The Price of Jerusalem?

A ‘de facto consulate’ to the Palestinian Arabs at Jerusalem would be a start toward unraveling America’s recognition of the undivided capital of Israel.

AP/Ron Frehm
Israel's prime minister, Menachem Begin, greets sign-carrying supporters as he arrives at John F. Kennedy International Airport at New York, November 11, 1982. AP/Ron Frehm

President Biden’s price for a deal with Saudi Arabia is coming into view ahead of his as yet unannounced Mideast trip. The price is Jerusalem, which Mr. Biden would take the first steps toward dividing by opening in Israel’s capital what our Benny Avni reports would be a “de facto consulate” to the Palestinian Arabs. It would be a start toward unraveling America’s recognition of Jerusalem as the undivided capital of Israel. It deserves to be rapidly rejected.

It strains the ability of language to capture this perfidy. One can start, though, with the Congress, where, in 1995, Mr. Biden, then a senator from Delaware, was one of the original sponsors of the Jerusalem Embassy Act of 1995, designed to, among other purposes, “provide for the relocation of the United States Embassy in Israel to Jerusalem.” It passed the House by a vote of 374 to 37 and the Senate by 93 to five.

The law enacted as the “policy of the United States” that Jerusalem should be an undivided city in which all ethnic and religious groups are protected, “recognized as the capital” of Israel, and the city where America’s Israel embassy should be established by May 1999. President Clinton refused to sign the bill. It went into law without his signature — beginning the Democrats’ breach of the faith that Truman placed in the Jewish state.

The Democrats had inserted a waiver that enabled the president to delay the moving of the embassy every six months. Presidents Clinton, Bush ’43, and Obama proceeded to make a mockery of the law. They executed a waiver every six months until America finally found a president who, in Donald Trump, was prepared to — and did — carry out the law. He moved the embassy without incident, and it took over handling both Jewish and Palestinian matters.

Until then, the received wisdom of the State Department was that Jerusalem should have been reserved for “final status” negotiations. To act sooner, the diplomats and progressive newspapers warned, would beget violence. The Sun and several others argued repeatedly that the opposite was more likely — that delaying the move provided an incentive to delay peace. Only by moving the embassy and recognizing Israel’s claim to Jerusalem could peace emerge.

In the event, that’s exactly what happened. President Trump took Jerusalem off the table, moved the embassy, and peace began to break out. It’s been moving along smartly, too, with those Arab countries that have stepped up and Israel working on billions of dollars in the kind of commerce that creates common interests. Things have developed to the point where it is logical for relations to be established even with Saudi Arabia.
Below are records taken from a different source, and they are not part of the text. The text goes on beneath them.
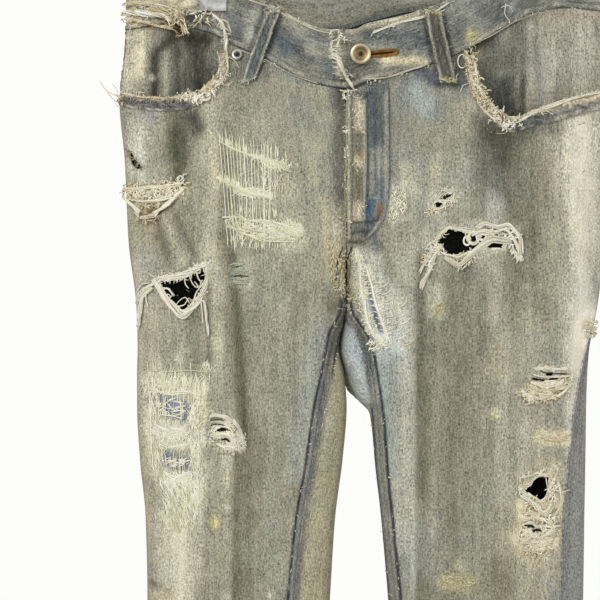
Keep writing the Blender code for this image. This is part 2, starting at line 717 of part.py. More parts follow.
def build_bindings(fronts):
    """Make the bound edges of the pocket mouths, on the panel along its cut edge."""
    for side, mouth in (("right", RIGHT_MOUTH), ("left", LEFT_MOUTH)):
        line = np.array(mouth, float)
        steps = np.concatenate([[0.0], np.cumsum(np.linalg.norm(np.diff(line, axis=0), axis=1))])
        levels = RIGHT_LEVELS if side == "right" else LEFT_LEVELS
        reach = abs(read_table(levels, "outer", line[-1][1])) - BINDING_END
        last = float(np.interp(reach, np.abs(line[2:, 0]), steps[2:]))
        places = np.linspace(BINDING_START, last, 17)
        centre = np.stack([np.interp(places, steps, line[:, axis]) for axis in range(2)], axis=1)
        along = np.gradient(centre, axis=0)
        along /= np.linalg.norm(along, axis=1, keepdims=True)
        inward = np.stack([along[:, 1], -along[:, 0]], axis=1)
        if inward[len(inward) // 2, 1] > 0.0:
            inward = -inward
        offsets = np.array((-BINDING_HALF, 0.0, BINDING_HALF))
        xs = centre[None, :, 0] + offsets[:, None] * inward[None, :, 0]
        zs = centre[None, :, 1] + offsets[:, None] * inward[None, :, 1]
        points, normals = fronts[side].patch(xs, zs)
        cloth_wall(f"pocket_edge_{side}", points, normals, TRIM_WALL, "thread_edge", LIFT)


def build_fly(fronts):
    """Make the J-shaped fly flap on the left front panel."""
    shares = np.array((0.0, 0.35, 0.7, 1.0))
    xs, zs = [], []
    for z in np.linspace(FLY_WIDTHS[0][0], FLY_WIDTHS[-1][0], 11):
        width = np.interp(-z, [-row[0] for row in FLY_WIDTHS], [row[1] for row in FLY_WIDTHS])
        start = MID + 0.6
        x = start + width * shares
        top = seam_height(FRONT_SEAM, x) - 3.0
        fade = 1.0 - smoothstep(FLY_WIDTHS[0][0], -270.0, z)
        xs.append(x)
        zs.append(z + (top - FLY_WIDTHS[0][0]) * fade)
    points, normals = fronts["left"].patch(np.array(xs), np.array(zs))
    cloth_wall("fly_flap", points, normals, TRIM_WALL, "denim_front", LIFT)


def build_back_pockets(backs):
    """Make the patch pockets of the back, each a piece of the panel's own grid with a pointed lower edge."""
    start, stop = POCKET_COLUMNS
    top, sides, tip = POCKET_ROWS
    columns = [start, *range(math.ceil(start), math.floor(stop) + 1), stop]
    inner_rows = list(range(math.ceil(top), math.floor(sides) + 1))
    us, vs = [], []
    for column in columns:
        point = 1.0 - abs(2.0 * (column - start) / (stop - start) - 1.0)
        rows = [top, *inner_rows, sides + (tip - sides) * point]
        us.append([column] * len(rows))
        vs.append(rows)
    for side, surface in backs.items():
        points, normals = surface.cells(np.array(us).T, np.array(vs).T)
        cloth_wall(f"back_pocket_{side}", points, normals, TRIM_WALL, "denim_back", LIFT + 2.0 * SEAM_GAP)


def build_hems(fronts, backs):
    """Make the hem bands, from the last rows of the panels moved out."""
    for side in ("right", "left"):
        ring = np.concatenate([fronts[side].grid[-2:], backs[side].grid[-2:, ::-1]], axis=1)
        normals = np.concatenate([fronts[side].normals[-2:], backs[side].normals[-2:, ::-1]], axis=1)
        cloth_wall(f"hem_{side}", ring, normals, TRIM_WALL, "denim_front", LIFT, ring=True)


def turned(name, profile, material, segments=24):
    """Turn a profile of radius and height round Z into one closed solid."""
    shape = bmesh.new()
    rings = []
    for radius, height in profile:
        if radius == 0.0:
            rings.append([shape.verts.new((0.0, 0.0, height * MM))])
            continue
        rings.append([
            shape.verts.new((
                radius * MM * math.cos(2 * math.pi * k / segments),
                radius * MM * math.sin(2 * math.pi * k / segments),
                height * MM,
            ))
            for k in range(segments)
        ])
    for low, high in zip(rings[:-1], rings[1:]):
        for k in range(segments):
            following = (k + 1) % segments
            if len(low) == 1:
                shape.faces.new((low[0], high[k], high[following]))
            elif len(high) == 1:
                shape.faces.new((low[k], low[following], high[0]))
            else:
                shape.faces.new((low[k], low[following], high[following], high[k]))
    bmesh.ops.recalc_face_normals(shape, faces=shape.faces)
    mesh = bpy.data.meshes.new(name)
    shape.to_mesh(mesh)
    shape.free()
    item = bpy.data.objects.new(name, mesh)
    bpy.context.collection.objects.link(item)
    mesh.materials.append(finish(material))
    mesh.shade_smooth()
    mesh.set_sharp_from_angle(angle=math.radians(40))
    return item


def set_on(item, point, normal, lift):
    """Stand a turned piece on the cloth, its axis along the cloth's normal."""
    item.location = Vector(point + normal * lift) * MM
    item.rotation_euler = Vector(normal).to_track_quat("Z", "Y").to_euler()


def build_hardware(fronts):
    """Make the shank button and the pocket rivet."""
    button = turned(
        "shank_button",
        ((0.0, 0.0), (4.0, 0.0), (4.2, 1.6), (BUTTON_RADIUS - 0.6, 2.0), (BUTTON_RADIUS, 2.7),
         (BUTTON_RADIUS - 0.4, 3.7), (BUTTON_RADIUS - 1.6, BUTTON_HEIGHT), (5.4, 3.7), (3.6, 2.9),
         (1.4, 2.9), (0.0, 3.3)),
        "old_nickel",
    )
    x, z = BUTTON_AT
    depth = float(half_depth(LEFT_LEVELS, x, z, False, TOP_LEVEL)) + BAND_WALL + 2 * SEAM_GAP
    set_on(button, np.array((x, -depth, z)), np.array((0.0, -1.0, 0.0)), 0.7)
    rivet = turned(
        "rivet_right",
        ((0.0, 0.0), (RIVET_RADIUS, 0.0), (RIVET_RADIUS, 0.7), (RIVET_RADIUS - 0.9, 1.4),
         (2.4, RIVET_HEIGHT), (1.4, 1.2), (0.0, 1.2)),
        "old_nickel",
        20,
    )
    point, normal = fronts["right"].place(*RIVET_AT)
    set_on(rivet, point, normal, 0.9)


def hook_points():
    """Centre line of the hook, from its open end over the top and down its stem."""
    radius = HOOK_RADIUS + WIRE_RADIUS
    points = []
    for k in range(17):
        angle = math.radians(205.0 - 235.0 * k / 16.0)
        points.append((radius * math.cos(angle), -HOOK_RADIUS + radius * math.sin(angle)))
    stem_top = points[-1]
    end = BAR_Z + BAR_RADIUS + BOSS_HEIGHT + SEAM_GAP
    for share in (0.2, 0.4, 0.6, 0.8):
        ease = float(smoothstep(0.0, 1.0, share))
        points.append((stem_top[0] * (1.0 - ease), stem_top[1] + (end + 12.0 - stem_top[1]) * share))
    points.append((0.0, end + 12.0))
    points.append((0.0, end))
    return [(x, 0.0, z) for x, z in points]


def build_hanger():
    """Make the hook, the bar with its boss, and the two clips."""
    curve = bpy.data.curves.new("hanger_hook", "CURVE")
    curve.dimensions = "3D"
    curve.bevel_depth = WIRE_RADIUS * MM
    curve.bevel_resolution = 3
    curve.use_fill_caps = True
    spline = curve.splines.new("POLY")
    points = hook_points()
    spline.points.add(len(points) - 1)
    for knot, point in zip(spline.points, points):
        knot.co = (*(value * MM for value in point), 1.0)
    hook = bpy.data.objects.new("hanger_hook", curve)
    bpy.context.collection.objects.link(hook)
    curve.materials.append(finish("steel"))

    bar = turned(
        "hanger_bar",
        ((0.0, -BAR_HALF), (BAR_RADIUS - 0.6, -BAR_HALF), (BAR_RADIUS, -BAR_HALF + 0.8),
         (BAR_RADIUS, BAR_HALF - 0.8), (BAR_RADIUS - 0.6, BAR_HALF), (0.0, BAR_HALF)),
        "steel",
        16,
    )
    bar.location = (0.0, 0.0, BAR_Z * MM)
    bar.rotation_euler = (0.0, math.pi / 2.0 - BAR_TILT, 0.0)
    boss = turned(
        "boss_shape",
        ((0.0, -BAR_RADIUS - 1.5), (BOSS_RADIUS, -BAR_RADIUS - 1.5), (BOSS_RADIUS, BAR_RADIUS + BOSS_HEIGHT),
         (0.0, BAR_RADIUS + BOSS_HEIGHT)),
        "steel",
        16,
    )
    boss.location = (0.0, 0.0, BAR_Z * MM)
    boss.hide_render = True
    boss.display_type = "WIRE"
    union = bar.modifiers.new("boss", "BOOLEAN")
    union.operation = "UNION"
    union.solver = "EXACT"
    union.object = boss
    for name, clip_x in zip(("right", "left"), CLIP_X):
        build_clip(name, clip_x)


def build_clip(name, clip_x):
    """Make one clip: two sprung jaws that meet the waistband, and the coil between them on the bar."""
    centre = bar_height(clip_x)
    press = PINCHED + 2.0 * SEAM_GAP
    open_at = SPRING_RADIUS + SEAM_GAP
    profile = (
        (press + 1.6, -CLIP_DROP - 1.0), (press, -CLIP_DROP + 1.5), (press, -13.0), (open_at, -6.0),
        (open_at, 6.0), (open_at + 4.0, 15.0), (open_at + 8.5, 24.0),
    )
    for face, sign in (("front", -1.0), ("back", 1.0)):
        outside, inside = [], []
        for depth, height in profile:
            z = centre + height
            stations = [clip_x + step * CLIP_HALF_WIDTH for step in (-1, 0, 1)]
            outside.append([(x, sign * (depth + JAW_WALL), z) for x in stations])
            inside.append([(x, sign * depth, z) for x in stations])
        closed_grid(f"clip_{name}_jaw_{face}", np.array(outside), np.array(inside), "steel")
    half = CLIP_HALF_WIDTH - 3.0
    spring = turned(
        f"clip_{name}_spring",
        ((BAR_RADIUS + SEAM_GAP, -half), (SPRING_RADIUS, -half), (SPRING_RADIUS, half),
         (BAR_RADIUS + SEAM_GAP, half), (BAR_RADIUS + SEAM_GAP, -half)),
        "dark_steel",
        20,
    )
    weld = bmesh.new()
    weld.from_mesh(spring.data)
    bmesh.ops.remove_doubles(weld, verts=weld.verts, dist=0.00001)
    bmesh.ops.recalc_face_normals(weld, faces=weld.faces)
    weld.to_mesh(spring.data)
    weld.free()
    spring.location = (clip_x * MM, 0.0, centre * MM)
    spring.rotation_euler = (0.0, math.pi / 2.0 - BAR_TILT, 0.0)


def main():
    """Build the whole part."""
    clear_scene()
    fronts = build_fronts()
    backs = build_backs()
    build_waistband()
    build_facings()
    build_bindings(fronts)
    build_fly(fronts)
    build_loops()
    build_back_pockets(backs)
    build_hems(fronts, backs)
    build_hardware(fronts)
    build_hanger()


if __name__ == "__main__":
    main()
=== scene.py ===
"""Worn, ripped jeans on a clip hanger, finished over the CAD frame.

Sizes are in millimetres until a mesh is made. X runs to the wearer's left, Y to the garment's back and Z
up, and the origin is the inner top of the hanger's hook. A place on the cloth is given by its x and z as
it hangs.
"""

import logging
import math
from dataclasses import dataclass, field
from enum import Enum
from typing import Sequence

import bmesh
import bpy
import numpy as np
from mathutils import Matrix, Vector


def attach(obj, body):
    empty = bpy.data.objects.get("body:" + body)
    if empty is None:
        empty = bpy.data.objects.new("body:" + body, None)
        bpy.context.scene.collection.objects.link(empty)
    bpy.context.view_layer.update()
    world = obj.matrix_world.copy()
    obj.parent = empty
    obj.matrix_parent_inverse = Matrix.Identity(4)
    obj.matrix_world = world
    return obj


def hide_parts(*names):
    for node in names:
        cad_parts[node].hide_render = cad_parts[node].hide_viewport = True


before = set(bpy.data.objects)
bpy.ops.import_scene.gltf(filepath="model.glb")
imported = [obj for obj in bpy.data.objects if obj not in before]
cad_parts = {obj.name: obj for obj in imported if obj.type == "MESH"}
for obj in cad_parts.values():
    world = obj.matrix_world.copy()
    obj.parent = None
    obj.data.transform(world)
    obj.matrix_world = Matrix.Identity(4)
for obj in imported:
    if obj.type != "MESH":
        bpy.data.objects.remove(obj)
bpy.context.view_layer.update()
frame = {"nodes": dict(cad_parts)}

logging.basicConfig(level=logging.INFO, format="%(message)s")
LOG = logging.getLogger("jeans")

MM = 0.001
BODY = "root"
Array = np.ndarray
FORWARD = np.array((0.0, -1.0, 0.0))
BACKWARD = np.array((0.0, 1.0, 0.0))
Place = tuple[float, float]
Shade = tuple[int, int, int]


class Face(Enum):
    """Sides of the garment."""

    FRONT = -1
    BACK = 1


class Half(Enum):
    """Halves of the garment, by the wearer's side."""

    RIGHT = "right"
    LEFT = "left"


# ---------------------------------------------------------------- numbers


def smoothstep(start: float, end: float, value: Array) -> Array:
    """Rise from 0 at start to 1 at end with level ends."""
    t = np.clip((value - start) / (end - start), 0.0, 1.0)
    return t * t * (3.0 - 2.0 * t)


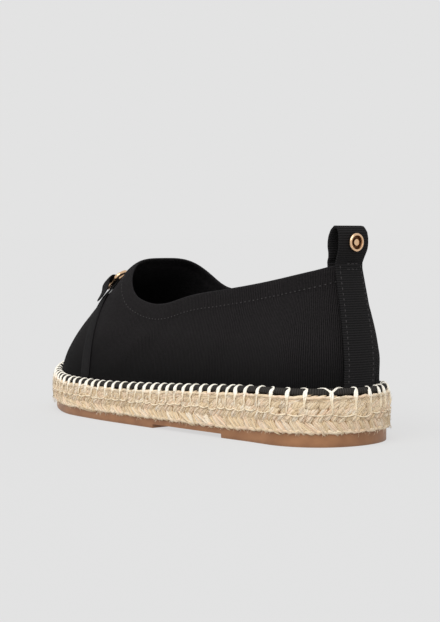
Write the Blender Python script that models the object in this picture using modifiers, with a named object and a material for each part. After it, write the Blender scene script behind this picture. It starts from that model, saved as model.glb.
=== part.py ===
"""Left canvas espadrille: a slip-on with a plaited jute sole on a thin rubber outsole.

The toe points to -Y, the heel to +Y and the wearer's left to +X. The floor is Z = 0, and the origin is
under the middle of the shoe. Sizes here are millimetres, and new_object() turns them into metres.
"from_heel" is the distance forward of the hindmost point of the jute.
"""

import math

import bmesh
import bpy
import numpy as np
from mathutils import Vector

METRES_PER_MM = 0.001
COLLECTION = "espadrille_left"

# Whole shoe
LENGTH = 251.0
HEEL_ROUND = 36.0
HEEL_POWER = 2.1
TOE_ROUND = 70.0
TOE_POWER = 2.2
SIDE_COLUMNS = 32
GAP = 0.3

# Rubber outsole
RUBBER_INSET = 2.1
RUBBER_EDGE = 0.8
WAIST_RECESS = 2.0
WAIST_BACK = 64.5
WAIST_FRONT = 116.0

# Jute sole: edges of the rope rows as shares of its height, and the depth of the grooves between them
ROPE_ROWS = (0.0, 0.27, 0.53, 0.78, 1.0)
ROPE_GROOVE = 1.0

# Upper, insole and the rolled edge round the upper's foot
FEATHER_INSET = 5.6
WALL = 1.8
HEM_WIDTH = 9.0
HEM_EDGE = 0.6
HEM_STEP = 0.45
UPPER_LEVELS = 11
FOOT_CROWDING = 1.2
WELT_HEIGHT = 4.8
INSOLE_THICK = 2.6
INSOLE_EDGE = 0.8

# Opening: its back and front ends, and how far each end is rounded
OPENING_BACK = 14.5
OPENING_FRONT = 162.0
OPENING_BACK_ROUND = 21.5
OPENING_FRONT_ROUND = 24.0
THROAT_POWER = 2.6

# Where the side wall turns into the vamp, by the place of a column's foot
VAMP_BACK = 90.0
VAMP_FRONT = 150.0

# Back strap and pull loop
STRAP_THICK = 1.5
STRAP_FOOT_WIDTH = 20.6
STRAP_TOP_WIDTH = 16.8
STRAP_TUCK = 12.0
STRAP_ROWS = 44
STRAP_COLUMNS = (-1.0, -0.55, 0.0, 0.55, 1.0)
LOOP_BEND = 70.0
RIVET_HEIGHT = 96.0
RIVET_SHANK = 1.4
RIVET_FOOT = 2.2
RIVET_FOOT_THICK = 0.7

# Vamp trim
BIT_FROM_HEEL = 181.0
BIT_SIDE = 18.5
BIT_WIRE = 1.25
RING_RADIUS = 7.6
LIMB_OUT = 2.0
TAB_WIDTH = 9.6
TAB_THICK = 1.2
TAB_FOLD_START = 1.5
LIMB_LIFT = TAB_THICK + BIT_WIRE + 3.5 * GAP


def table(names, *rows):
    return {name: np.array(column, float) for name, column in zip(names, zip(*rows))}


# Half-widths each side of the middle line, and heights
SOLE = table(
    ("from_heel", "lateral", "medial", "tread", "rubber_top", "jute_top"),
    (0.0, 36.0, 36.0, 0.0, 5.3, 24.6),
    (36.0, 36.0, 36.0, 0.0, 5.3, 24.2),
    (65.0, 38.8, 36.5, 0.0, 5.3, 22.8),
    (100.0, 42.2, 37.2, 0.0, 5.2, 20.8),
    (135.0, 44.8, 40.4, 0.0, 5.0, 19.0),
    (165.0, 46.3, 44.6, 0.0, 4.8, 18.0),
    (190.0, 46.0, 47.0, 0.0, 4.8, 18.0),
    (220.0, 43.3, 49.3, 1.4, 6.2, 19.4),
    (251.0, 39.3, 53.3, 5.5, 10.3, 23.5),
)

# One rope row: how far up it, and its share of the groove's depth
ROPE_SIDE = table(
    ("up", "groove"),
    (0.0, 1.0),
    (0.25, 0.15),
    (0.5, 0.0),
    (0.75, 0.15),
)

# Section of the rolled edge: in from the sole's outline, and up as a share of its height
WELT = table(
    ("inset", "up"),
    (FEATHER_INSET - 0.75, 0.0),
    (1.9, 0.0),
    (1.6, 0.3),
    (1.75, 0.65),
    (2.6, 0.92),
    (3.6, 1.0),
    (FEATHER_INSET - 0.95, 0.94),
)

# The last over the vamp: height of its ridge, and how square its sections are
LAST = table(
    ("from_heel", "ridge", "fullness"),
    (120.0, 92.0, 3.3),
    (142.0, 90.5, 3.3),
    (162.0, 87.0, 3.2),
    (175.0, 78.0, 3.0),
    (190.0, 69.0, 2.8),
    (205.0, 60.5, 2.7),
    (220.0, 54.0, 2.6),
    (251.0, 46.5, 2.6),
)

# Topline: how far forward each column of the upper reaches it, by the place of the column's foot
TOPLINE_REACH = table(
    ("foot_from_heel", "reach"),
    (5.6, 14.5),
    (36.0, 36.0),
    (75.0, 74.0),
    (110.0, 107.0),
    (150.0, 135.0),
    (185.0, 151.0),
    (215.0, 159.0),
    (245.4, 162.0),
)
TOPLINE = table(
    ("from_heel", "lateral", "medial", "lateral_height", "medial_height"),
    (14.5, 20.5, 20.5, 86.0, 86.0),
    (20.0, 20.5, 20.5, 83.4, 85.0),
    (28.0, 20.5, 20.5, 81.2, 83.6),
    (50.0, 23.5, 23.2, 76.4, 80.2),
    (72.0, 28.0, 27.0, 72.7, 76.2),
    (88.0, 30.2, 28.7, 70.5, 72.8),
    (108.0, 31.4, 29.4, 68.7, 69.8),
    (128.0, 31.6, 29.8, 68.0, 68.2),
    (162.0, 31.0, 30.6, 70.0, 70.0),
)

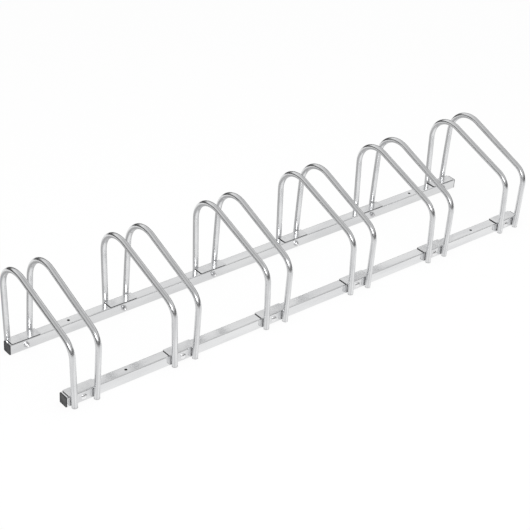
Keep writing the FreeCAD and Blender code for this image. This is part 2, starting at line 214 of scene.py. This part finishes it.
def soft_light(name, spot, size, power):
    data = bpy.data.lights.new(name, "AREA")
    data.shape = "RECTANGLE"
    data.size, data.size_y = size
    data.energy = power
    lamp = bpy.data.objects.new(name, data)
    lamp.location = spot
    aim = Vector(light_aim) - Vector(spot)
    lamp.rotation_euler = aim.to_track_quat("-Z", "Y").to_euler()
    scene.collection.objects.link(lamp)
    return lamp


soft_light("front_light", front_spot, front_size, front_power)
overhead = soft_light("overhead_light", overhead_spot, overhead_size, overhead_power)
overhead.visible_glossy = False

# ---------------------------------------------------------------------------------------
# Rails: square steel tube, drawn, drilled and then bright zinc plated. The plating is
# smooth, a little cloudy, with faint drawing lines along the tube.
# ---------------------------------------------------------------------------------------

rail_light, rail_dull = (0.845, 0.85, 0.855, 1), (0.77, 0.775, 0.785, 1)
rail_cloud_scale, rail_speck_scale = 1.6, 900
rail_cloud_stretch, rail_line_stretch, rail_wave_stretch = (3, 16, 16), (6, 900, 900), (7, 30, 30)
rail_dulling, roughening = (0.35, 0.7), (0.4, 0.8)
rail_roughness, rail_cloud_roughness, rail_line_roughness = 0.07, 0.07, 0.05
rail_line_height, rail_speck_height, rail_wave_height = 0.25, 0.08, 1.6


def noise(tree, vector, scale=1, detail=2, roughness=0.5):
    return Wire.node(
        tree, "ShaderNodeTexNoise", "Fac", Vector=vector, Scale=scale, Detail=detail,
        Roughness=roughness)


def stretched(tree, vector, scale):
    return Wire.node(
        tree, "ShaderNodeVectorMath", 0, {"operation": "MULTIPLY"}, _0=vector, _1=scale)


def finish_metal(tree, colour, roughness, height, strength, distance):
    """Plated steel; a height of 1 stands out by the distance."""
    bump = Wire.node(
        tree, "ShaderNodeBump", Strength=strength, Distance=distance, Height=height)
    metal = Wire.node(
        tree, "ShaderNodeBsdfPrincipled", Base_Color=colour, Roughness=roughness,
        Normal=bump, Metallic=1.0)
    Wire.node(tree, "ShaderNodeOutputMaterial", Surface=metal)


rail_zinc, tree = new_material("rail_zinc")
spot = Wire.node(tree, "ShaderNodeTexCoord", "Object")
cloud = noise(
    tree, stretched(tree, spot, rail_cloud_stretch), rail_cloud_scale, detail=4, roughness=0.6)
line = noise(tree, stretched(tree, spot, rail_line_stretch))
speck = noise(tree, spot, rail_speck_scale)
wave = noise(tree, stretched(tree, spot, rail_wave_stretch))
finish_metal(
    tree,
    colour=blend_colour(tree, cloud.between(*rail_dulling), rail_light, rail_dull),
    roughness=(
        rail_roughness + rail_cloud_roughness * cloud.between(*roughening)
        + rail_line_roughness * line),
    height=rail_line_height * line + rail_speck_height * speck + rail_wave_height * wave,
    strength=0.5, distance=0.0005)
for name in ("rail_front", "rail_rear"):
    for slot in bpy.data.objects[name].material_slots:
        slot.material = rail_zinc

# ---------------------------------------------------------------------------------------
# End caps: dark plastic plugs pushed into the rails' ends. The moulding has rounded rims,
# a slightly sunk face and a fine satin grain.
# ---------------------------------------------------------------------------------------

cap_corner, cap_least_corner = 0.003, 0.0009
cap_rim, cap_border, cap_ramp, cap_sink = 0.0012, 0.0025, 0.0007, 0.0004
rim_steps, corner_steps = 6, 6
cap_dark, cap_pale = (0.022, 0.023, 0.025, 1), (0.036, 0.037, 0.040, 1)
cap_roughness, cap_patch_roughness = 0.38, 0.16
cap_grain_scale, cap_patch_scale = 2600, 90


def add_piece(name, mesh, material, node):
    """Hangs a finished mesh on the rack in place of its solid."""
    piece = bpy.data.objects.new(name, mesh)
    scene.collection.objects.link(piece)
    mesh.materials.append(material)
    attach(piece, "root")
    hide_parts(node)
    return piece


def smooth(mesh, angle):
    """Shades smooth, with sharp edges only where faces meet at more than the angle."""
    mesh.polygons.foreach_set("use_smooth", [True] * len(mesh.polygons))
    mesh.set_sharp_from_angle(angle=math.radians(angle))


def rounded_square(half, corner):
    """Points around a square with round corners, anticlockwise."""
    points = []
    for quarter in range(4):
        turn = quarter * math.pi / 2
        for step in range(corner_steps + 1):
            angle = step / corner_steps * math.pi / 2
            across = half - corner + corner * math.cos(angle)
            up = half - corner + corner * math.sin(angle)
            points.append((
                across * math.cos(turn) - up * math.sin(turn),
                across * math.sin(turn) + up * math.cos(turn)))
    return points


def skin_rings(shape, rings, closed=False):
    """Quads from ring to ring, and then either back to the first or a face at each end."""
    loops = [[shape.verts.new(point) for point in ring] for ring in rings]
    pairs = list(zip(loops, loops[1:]))
    if closed:
        pairs.append((loops[-1], loops[0]))
    for lower, upper in pairs:
        count = len(lower)
        for number in range(count):
            after = (number + 1) % count
            shape.faces.new((lower[number], lower[after], upper[after], upper[number]))
    if not closed:
        shape.faces.new(list(reversed(loops[0])))
        shape.faces.new(loops[-1])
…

At this juncture enters President Biden. He’s curtailed oil drilling at home and is suddenly desperate. So he has decided to tempt the Saudis by offering the Arabs half of Jerusalem. There is no hard evidence of a link between Mr. Biden’s gesture toward the Palestinians and his pending trip to Riyadh. Unlike the aging Saudi monarch, King Salman, the de facto Saudi ruler, Mohammed bin Salman, is more worried about Iran than the Palestinian Arabs.

Yet it is entirely likely that Mr. Biden’s advisers make such a link. He’s not the first American to woo the Saudis that way, after all. No less a figure than Thomas Friedman of the New York Times some years ago tried to retail a plan that King Abdullah, Salman’s half brother and then the Saudi monarch, was proffering, which would also have split half of Jerusalem from the Jewish state. And would have done so in the middle of an intifada.

Israel would have none of it, and it’s hard to imagine that it is going to give up Jerusalem now. Any such move would hand a victory to those foes of Israel who permitted the United Nations Security Council to pass Resolution 2234, which seeks to outlaw Israeli claims to settlements, including in parts of the capital. Far better for America to stand with Israel, which has waited for millenia for its victories. Why should any American administration sell it out now?

The truth is that no one can decide the Jerusalem question other than Israel herself. That point was often marked by Menachem Begin. One day in 1982, the premier visited the Senate, only to be shouted at by a senator who banged a desk and threatened to cut off aid. Mr. Begin famously kept his dignity, responding that no amount of aid entitled America to tell Israel what it must do. The senator was Mr. Biden, who 40 years later still doesn’t understand.